There is no evidence of the impact of exchange rate volatility on real total export could be due to the exchange rate policy and its management implemented in Malaysia are satisfactory to avoid the adverse impact of exchange rate volatility on export. Malaysia adopts a managed floating exchange rate (IMF 2014). Central Bank of Malaysia might intervene in the exchange rate market in the short run but in the long run likely would let the exchange rate market to determine the value of RM, which is pegged against a basket of currencies. In the short run, small and medium exporters shall be given more convenience to access the forward and future markets. Thus, it is less costly for small and medium exporters to hedge their risk of uncertainty from exchange rate volatility.
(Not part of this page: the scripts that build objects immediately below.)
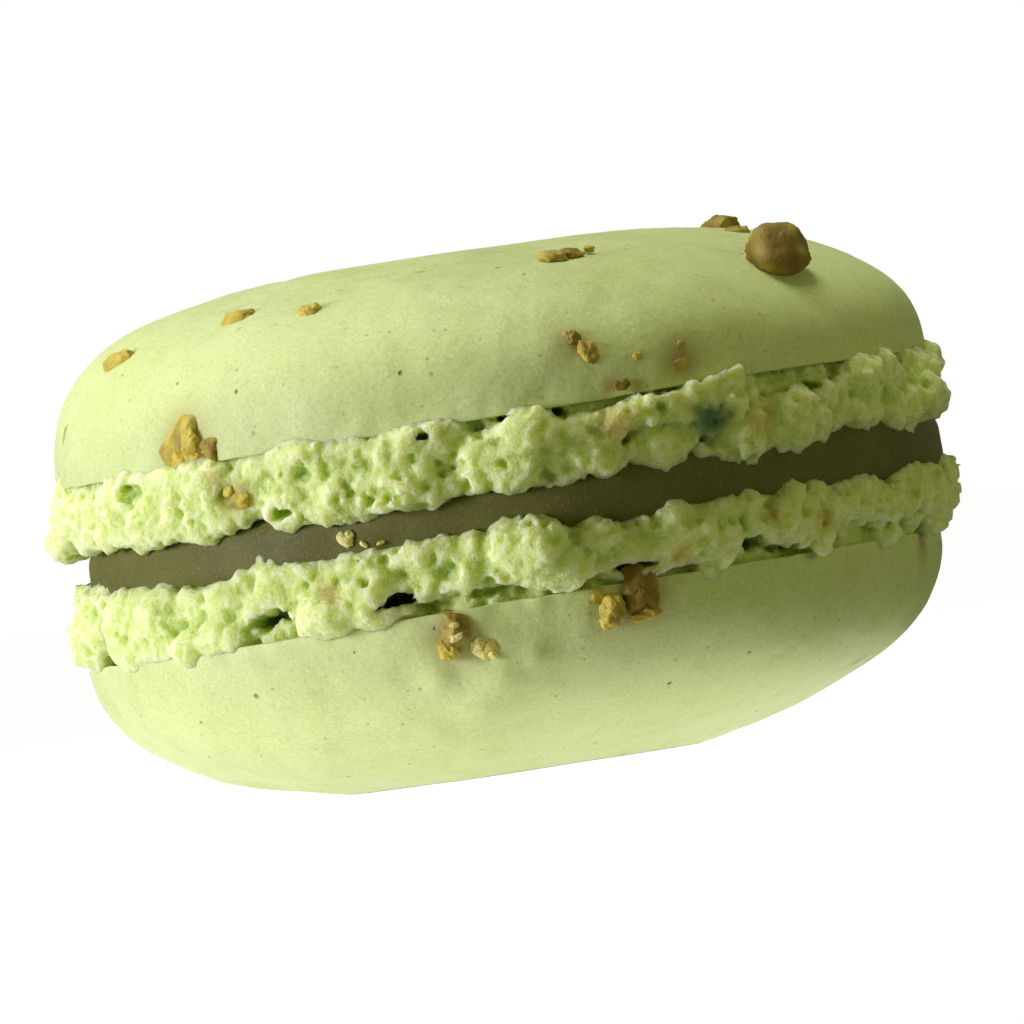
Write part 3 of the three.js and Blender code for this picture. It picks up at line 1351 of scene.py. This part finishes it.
def mm_box(node: str) -> tuple[np.ndarray, np.ndarray]:
    """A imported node's lowest and highest corners in millimetres."""
    low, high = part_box(node)
    return np.array(low) / MM, np.array(high) / MM


@dataclass
class Macaron:
    """The whole: two shells and the filling between them, with the nuts and crumbs that fell on them."""

    upper: BakedHalf
    lower: BakedHalf
    filling: Filling
    chips_behind_upper: int = 14
    chips_behind_lower: int = 7

    @classmethod
    def sized_by_solids(cls) -> "Macaron":
        """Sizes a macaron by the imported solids.

        Returns:
            A macaron whose shells' bases lie on the filling's two faces. The filling is a little thicker
            than its solid, so that no gap shows between it and the froth.
        """
        low, high = mm_box("filling")
        crown = float(mm_box("shell_upper")[1][2])
        axis = float(low[0] + high[0]) / 2
        upper_foot, lower_foot, pressed = 3.4, 3.2, 0.35
        return cls(
            upper=BakedHalf(
                facing=Facing.UP,
                middle=axis - 0.3,
                base=float(high[2]),
                radius=22.0,
                foot_height=upper_foot,
                dome_height=crown - float(high[2]) - upper_foot,
                flatness=2.75,
                seed=11,
            ),
            lower=BakedHalf(
                facing=Facing.DOWN,
                middle=axis - 0.55,
                base=float(low[2]),
                radius=21.35,
                foot_height=lower_foot,
                dome_height=float(low[2]) - lower_foot + pressed,
                flatness=2.35,
                seed=29,
            ),
            filling=Filling(
                low=float(low[2]) - 0.15,
                high=float(high[2]) + 0.15,
                middle=axis + 0.2,
                radius=float(high[0] - low[0]) / 2 + 0.2,
            ),
        )

    def upper_chips(self) -> list[Chip]:
        """The chips that show in the front of the upper dome.

        Returns:
            The chips, from the crown down.
        """
        return [
            Chip(15.25, 9.05, 3.9, 3.0, 2.6, 1.6, 0.26),
            Chip(12.6, 10.9, 2.8, 2.0, 1.5, 0.85, 0.28, back=True),
            Chip(4.1, 10.8, 1.4, 1.7, 0.9, 0.26, 0.4),
            Chip(5.0, 10.85, 1.2, 1.6, 0.9, 0.24, 0.3),
            Chip(5.9, 10.9, 0.5, 0.7, 0.4, 0.14, 0.5),
            Chip(-2.9, 10.85, 1.6, 1.0, 0.5, 0.1, 0.75),
            Chip(-8.2, 9.85, 1.2, 1.1, 0.8, 0.3, 0.6),
            Chip(-11.8, 9.95, 2.0, 1.3, 1.0, 0.42, 0.5, turn=12),
            Chip(-11.1, 10.1, 0.8, 0.7, 0.6, 0.3, 0.35),
            Chip(-14.4, 10.1, 1.2, 0.9, 0.7, 0.22, 0.5, turn=15),
            Chip(-17.9, 8.9, 2.3, 1.1, 1.0, 0.5, 0.55, turn=22),
            Chip(-21.2, 5.9, 0.7, 1.1, 0.5, 0.08, 0.6),
            Chip(-15.2, 4.9, 2.3, 1.9, 1.5, 0.55, 0.5),
            Chip(-16.0, 4.1, 1.8, 1.7, 1.0, 0.35, 0.45),
            Chip(-14.7, 4.3, 1.2, 1.7, 1.2, 0.7, 0.62),
            Chip(-15.4, 3.7, 1.5, 1.3, 1.0, 0.5, 0.72),
            Chip(-14.1, 4.0, 1.7, 1.7, 1.0, 0.4, 0.35),
            Chip(-14.6, 3.6, 1.0, 0.8, 0.8, 0.5, 0.65),
            Chip(5.05, 5.85, 1.3, 1.6, 1.0, 0.1, 0.42),
            Chip(4.4, 6.6, 1.0, 0.9, 0.6, 0.04, 0.3),
            Chip(9.4, 4.4, 1.6, 1.4, 1.3, 0.16, 0.52),
            Chip(9.6, 5.3, 0.5, 0.5, 0.4, 0.16, 0.5),
            Chip(6.5, 3.8, 1.0, 0.7, 0.6, 0.12, 0.2),
            Chip(7.4, 5.1, 0.6, 0.5, 0.5, 0.12, 0.55),
        ]

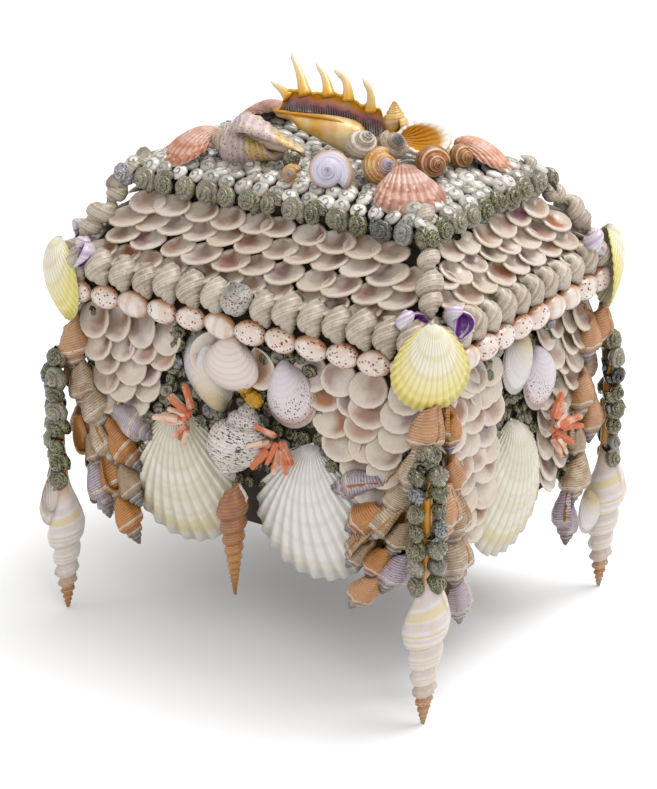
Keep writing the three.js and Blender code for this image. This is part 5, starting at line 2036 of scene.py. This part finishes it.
@dataclass
class Heap:
    """The other shells heaped on the platform."""

    knobbed: Coil = Coil(66.0, 22.0, 0.42, growth=1.7, whorls=5.0, steps=24, upper=7, lower=11, canal=0.25, waist=0.7,
                         fall=2.0, tuck=0.1, mouth=0.8,
                         relief=Together((Cords(10, 0.03), Knobs(11, 0.12, 0.3, 0.08), Knobs(22, 0.05, 0.55, 0.2))))
    moon: Coil = Coil(20.0, 16.0, 0.5, growth=1.75, whorls=3.2, steps=22, upper=8, lower=7, canal=0.3, waist=0.9, fall=3.0)
    beaded: Coil = Coil(29.0, 15.5, 0.58, growth=1.85, whorls=4.0, steps=24, upper=7, lower=8, canal=0.3, waist=0.9,
                        fall=3.0, relief=Together((Cords(7, 0.03), Ribs(22, 0.025, 0.0, 0.9))))
    yellow: Coil = Coil(52.0, 17.5, 0.4, growth=1.8, whorls=4.5, steps=20, upper=6, lower=9, canal=0.3, waist=0.65,
                        fall=2.0, mouth=0.78, mouth_depth=50.0, relief=Together((Cords(5, 0.02), Ribs(8, 0.05))))
    frill: Valve = Valve(30.0, 37.0, 11.0, columns=72, rows=10, pinch=0.15, thickness=2.4, relief=FanRibs(9, 0.018))
    spire: Coil = Coil(34.0, 9.5, 0.55, growth=1.4, whorls=6.0, steps=16, upper=5, lower=5, canal=0.3, waist=0.7,
                       relief=Ribs(10, 0.06))

    def build(self) -> None:
        """Makes each shell."""
        rows = RimRows()
        self.one("knobbed_conch", self.knobbed, Paints.knobbed, (-74, -44, 341), (-1, -0.25, 0.1), 40, 1.08, "knobbed_conch")
        self.one("moon_shell", self.moon, Paints.moon, (35, -63, 342), (0.45, -0.8, 0.4), 315, 1.1, "moon_shell")
        self.one("orange_turban", self.beaded, Paints.orange_turban, (66, -36, 345), (0.75, -0.45, 0.5), 60, 1.0,
                 "orange_turban")
        self.one("brown_turban", self.beaded, Paints.brown_turban, (86, -8, 340), (0.75, -0.5, 0.2), 0, 0.95, "brown_turban")
        self.open_shell()
        self.one("tan_turban", self.beaded, Paints.orange_turban, (8, -68, 336), (0.3, -0.9, 0.3), 30, 0.5)
        self.one("cream_snail", rows.snail, Paints.snail, (48, -32, 362), (0.55, -0.3, 0.75), 60, 1.12)
        self.one("tan_knobby", rows.knobby, Paints.stromb, (60, -14, 356), (0.6, -0.3, 0.6), 100, 0.9)
        self.one("orange_spire", self.spire, Paints.conch, (28, 28, 367), (-0.1, 0.1, 1), 100, 1.0)
        self.one("grey_snail", rows.snail, Paints.periwinkle, (-3, -44, 340), (0.6, -0.6, 0.4), 100, 0.62)
        self.one("brown_snail", rows.snail, Paints.brown_turban, (92, 22, 338), (0.8, -0.4, 0.2), 30, 0.85)

    def open_shell(self) -> None:
        """Makes the yellow shell, which shows its mouth with a white frilled lip."""
        shell = Cluster()
        shell.add(mould(self.yellow), face((74, 36, 330), (0.8, 0.5, -0.1), (0.1, 0.5, -0.8), 0.62), (0.2, 0.5, 0.5))
        shell.publish("heap_yellow_shell", Paints.yellow, ["yellow_shell"])
        frill = Cluster()
        frill.add(mould(self.frill), hang((40, 12, 349), 52, -78, 34, inside_out=True), (0.2, 0.2, 0.1))
        frill.publish("heap_yellow_shell_lip", Paints.pale_lip, ["yellow_shell"])

    def one(self, name: str, shape: Coil, finish: Finish, apex: Sequence[float], way: Sequence[float], spin: float,
            size: float, node: str = "") -> None:
        """Makes one shell of the heap.

        Args:
            name: the piece's name.
            shape: the shell.
            finish: its finish.
            apex: where its apex is.
            way: the direction that the apex points in.
            spin: degrees about that direction.
            size: the scale.
            node: the CAD node that it stands for, if it has one.
        """
        shell = Cluster()
        shell.add(mould(shape), stand(apex, way, spin, size), (0.2, 0.5, 0.5))
        shell.publish(f"heap_{name}", finish, [node] if node else ())


def main() -> None:
    """Builds the scene."""
    logging.basicConfig(level=logging.INFO, format="%(name)s %(message)s")
    Staging().build()
    for part in (Carcass(), Legs(), WallScallops(), FrontBunch(), TellinFields(), StrombClusters(), PeriwinkleStrings(),
                 RimRows(), Corners(), Platform(), SpiderConch(), Heap()):
        log.info("%s", type(part).__name__)
        part.build()


if __name__ == "__main__":
    main()
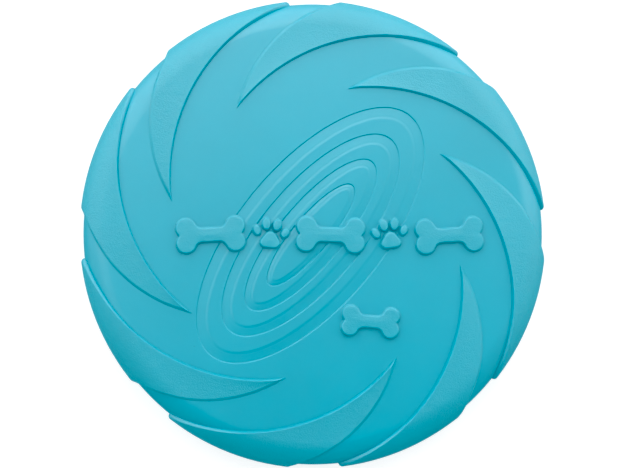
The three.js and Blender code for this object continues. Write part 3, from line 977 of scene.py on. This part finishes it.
class DISC_OT_make_studio(DiscOperator, bpy.types.Operator):
    """Make the pale floor, the soft lights and the camera above the disc"""

    bl_idname = "disc.make_studio"
    bl_label = "Make Studio"

    def execute(self, context):
        settings = context.scene.disc_studio
        self.make_floor(settings)
        self.make_lights(context, settings)
        self.make_camera(context, settings)
        return {"FINISHED"}

    def make_floor(self, settings):
        """The floor is kept out of the rubber's reflections."""
        corners = [(x * FLOOR_HALF, y * FLOOR_HALF, 0) for x, y in ((-1, -1), (1, -1), (1, 1), (-1, 1))]
        mesh = bpy.data.meshes.new("studio_floor")
        mesh.from_pydata(corners, [], [(0, 1, 2, 3)])
        mesh.materials.append(floor_material(settings.floor_colour, settings.floor_glow))
        floor = bpy.data.objects.new("studio_floor", mesh)
        floor.visible_glossy = False
        bpy.context.scene.collection.objects.link(floor)

    def make_lights(self, context, settings):
        """Three lights above and behind, and a low one in front that the rubber doesn't reflect."""
        add_area_light("key_light", *KEY_LIGHT, settings.key_power)
        add_area_light("left_light", *LEFT_LIGHT, settings.left_power)
        add_area_light("right_light", *RIGHT_LIGHT, settings.right_power)
        front = add_area_light("front_light", *FRONT_LIGHT, settings.front_power)
        front.visible_glossy = False
        context.scene.world = studio_walls(settings)
        self.set_colours(context.scene.view_settings, settings)

    def set_colours(self, view, settings):
        """Plain colours, with red starting a little above black, as a camera renders a cyan as pure as
        this."""
        view.view_transform = "Standard"
        view.use_curve_mapping = True
        view.curve_mapping.black_level = (settings.red_black, 0, 0)
        view.curve_mapping.update()

    def make_camera(self, context, settings):
        """The camera looks at the middle of the widest circle, nearly straight down, with +Y up in the
        view."""
        camera = bpy.data.cameras.new("studio_camera")
        camera.lens = settings.lens
        holder = bpy.data.objects.new("studio_camera", camera)
        context.scene.collection.objects.link(holder)
        target = Vector((0, 0, self.profile.shoulder[0][1]))
        back = Vector((math.tan(settings.lean_x), math.tan(settings.lean_y), 1)).normalized()
        right = Vector((0, 1, 0)).cross(back).normalized()
        up = back.cross(right)
        distance = settings.view_width * settings.lens / camera.sensor_width
        turn = Matrix((right, up, back)).transposed()
        holder.matrix_world = Matrix.Translation(target + distance * back) @ turn.to_4x4()
        context.scene.camera = holder


class DISC_PT_panel(bpy.types.Panel):
    """Lists the disc's operators and sizes"""

    bl_label = "Flying Disc"
    bl_idname = "DISC_PT_panel"
    bl_space_type = "VIEW_3D"
    bl_region_type = "UI"
    bl_category = "Disc"

    def draw(self, context):
        for operator in OPERATORS:
            self.layout.operator(operator.bl_idname)
        for name, group in SETTINGS.items():
            box = self.layout.box()
            box.label(text=group.__doc__)
            for key in group.__annotations__:
                box.prop(getattr(context.scene, name), key)


SETTINGS = {
    "disc_shell_sizes": DiscShellSizes,
    "disc_oval_sizes": OvalSizes,
    "disc_vane_sizes": VaneSizes,
    "disc_mark_sizes": MarkSizes,
    "disc_rubber_looks": RubberLooks,
    "disc_studio": StudioSettings,
}
OPERATORS = (
    DISC_OT_make_shell,
    DISC_OT_make_vanes,
    DISC_OT_make_bones,
    DISC_OT_make_paws,
    DISC_OT_make_studio,
)


def register():
    for name, group in SETTINGS.items():
        bpy.utils.register_class(group)
        setattr(bpy.types.Scene, name, PointerProperty(type=group))
    for cls in (*OPERATORS, DISC_PT_panel):
        bpy.utils.register_class(cls)


def unregister():
    for cls in (DISC_PT_panel, *reversed(OPERATORS)):
        bpy.utils.unregister_class(cls)
    for name, group in SETTINGS.items():
        delattr(bpy.types.Scene, name)
        bpy.utils.unregister_class(group)


def main():
    register()
    bpy.ops.disc.make_shell()
    bpy.ops.disc.make_vanes()
    bpy.ops.disc.make_bones()
    bpy.ops.disc.make_paws()
    bpy.ops.disc.make_studio()


if __name__ == "__main__":
    main()
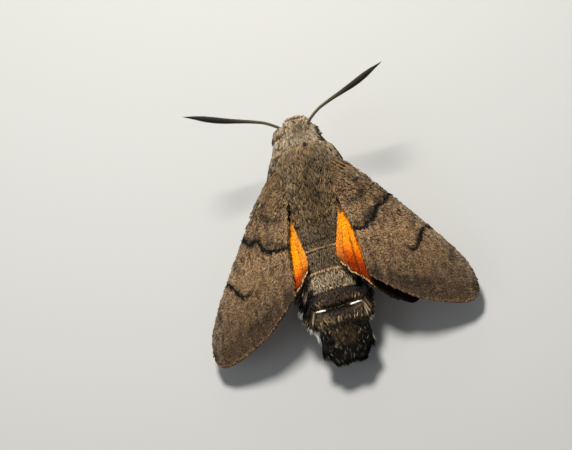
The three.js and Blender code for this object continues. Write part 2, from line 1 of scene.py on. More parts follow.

In the long run, the forward and future markets shall be further developed with the use of the state of art of technology in the transaction and more forward and future instruments shall be introduced. Currently, the economy of the US is not very impressive. In the short run, an effective marketing approach shall be adopted to aggressively promote exports of Malaysia in the US and also to other countries such as in Association of Southeast Asian Nations Economic Community (AEC) (MOF 2013). AEC would provide an extensive potential export market to exporters of Malaysia. Exporters through diversification of their export markets would reduce exposure of exchange rate volatility. Diversification shall have tendency to reduce risks including risk of exchange rate volatility. The economic recovery in the US in the future will bring to better prospects of exports of Malaysia to that country. In the long run, exporters of Malaysia shall continue to improve their products through innovation and high technology. The high quality products shall be less sensitive to the price change including exchange rate volatility.

5 Concluding remarks

This study examines the impact of exchange rate volatility on real total export and all its sub-categories namely real exports of SITC from 0 to 9. Exchange rate volatilities are computed by the MSD(3) and estimated by the GARCH(1,1) model. The GARCH(1,1) model is found to be the best model for estimating exchange rate volatility among the ARCH models of the ARCH(1) model, the GARCH(1,1) model, the PGARCH(1,1) model, the APGARCH(1,1) model and the EGARCH(1,1) model. Real export, real exchange rate, real foreign demand and exchange rate volatility are found to be cointegrated. There is no evidence that exchange rate volatility to have significant impact on real total export but some evidence of exchange rate volatility to have significant impact on the sub-categories of real total export. Exchange rate volatility is mostly found to have a significant impact on real exports in the first differences. There are more categories of exports when exchange rate volatility estimated by the GARCH(1,1) model are found to be significant. The significant impact of exchange rate volatility differs from sectors of exports. Moreover, the significant impact of exchange rate volatility can be negative or positive. The impact of exchange rate volatility on export is about the same with the use of different measurements of exchange rate volatility. Export sector creates more high paying employment opportunities. This can help to achieve the vision of Malaysia to become a high income country.